By day, KTCT is powered at 50,000 watts, the maximum for commercial AM stations in the U.S.  But because 1050 AM is a clear channel frequency reserved for Class A XEG Monterrey, KTCT reduces power at sunset to 10,000 watts.  It uses a directional antenna at all times with a five-tower array.  The transmitter is off West Winton Avenue in Hayward, near San Francisco Bay.

History

KVSM
In 1946, the station first signed on with the call sign KVSM, standing for the "Voice of San Mateo". The station ran only 250 watts and was a daytimer. The station was a network affiliate of the short lived Progressive Broadcasting System in the early 1950s. In 1953, the station's power was increased to 1,000 watts.

KOFY
In 1958, the station's call sign was changed to KOFY. From the 1960s through the 1980s, KOFY aired a Spanish language format. In early 1986, the station was sold to James Gabbert for $2,000,000. In March 1986, the station began airing an oldies format. In late 1986, the station added nighttime operations, running 500 watts. In 1989, the station's daytime power was increased to 50,000 watts, and its nighttime power was increased to 1,000 watts. In 1991, the station returned to airing a Spanish language format. In 1992, the station's nighttime power was increased to 10,000 watts.

KTCT
In 1997, the station adopted a sports format as "The Ticket", and its call sign was changed to KTCT. In 2003, the station was rebranded "KNBR 1050". Since 1999, the station has operated at 35,000 watts at night, but using its daytime antenna system, under a special temporary authority, due to the unauthorized nighttime operations of XED-AM 1050 in Mexicali, Baja California, Mexico.

Ownership
KNBR and KTCT are owned by Cumulus Media Partners, LLC, a private partnership of Cumulus Media, Bain Capital, The Blackstone Group, and Thomas H. Lee Partners. It was purchased from Susquehanna-Pfaltzgraff Media in 2005 along with other Susquehanna Radio Corporation stations.

Programming
On KTCT, weekday programming consists of the following blocks when not preempted by sports events. The morning shows have CBS Sports Radio with Barber, Tierney, Jacobsen; The John Feinstein Show, and The Jim Rome Show. The afternoon show is hosted by Ted Ramey and then The Tom Tolbert Show is simulcast with KNBR 680. The evening shows have Scott Ferrall's show Ferrall on the Bench, followed by late-night programming from CBS Sports Radio and then NBC Sports Radio. Weekend programs include Mortgage Makeover and various CBS Sports and NBC Sports Radio programming. On Sunday mornings to fulfill required public affairs programming guidelines, speeches and presentations from the Commonwealth Club of California are carried.

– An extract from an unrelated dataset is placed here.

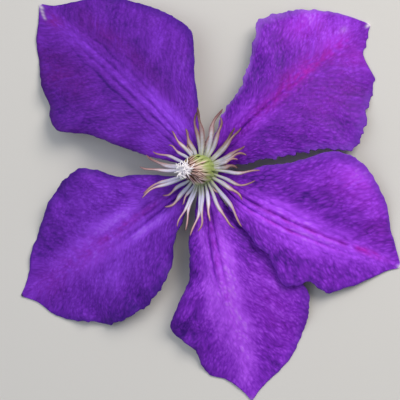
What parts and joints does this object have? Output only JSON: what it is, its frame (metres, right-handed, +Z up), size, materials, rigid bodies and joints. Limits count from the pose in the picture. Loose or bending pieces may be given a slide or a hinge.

KNBR and KTCT are charter affiliates of CBS Sports Radio, a joint venture between CBS Radio and Cumulus, which started on January 2, 2013. NBC Sports Radio has also been covered on KTCT. Through these affiliates, other games and events from MLB, NBA, NFL, PGA Tour, NASCAR, and NCAA have been broadcast.

Live sports broadcasts
Sports content has included San Francisco Giants MLB baseball, San Jose SaberCats arena football, San Jose Earthquakes soccer, and Stanford Football. Some AM broadcasts on KNBR may be moved to KTCT due to conflicts with Giants games. Golden State Warriors basketball had also been covered until August 25, 2016, the Warriors announced they have ended their partnership with KNBR and signed with KGMZ-FM; the partnership with KNBR lasted 40 years, including 32 consecutive years.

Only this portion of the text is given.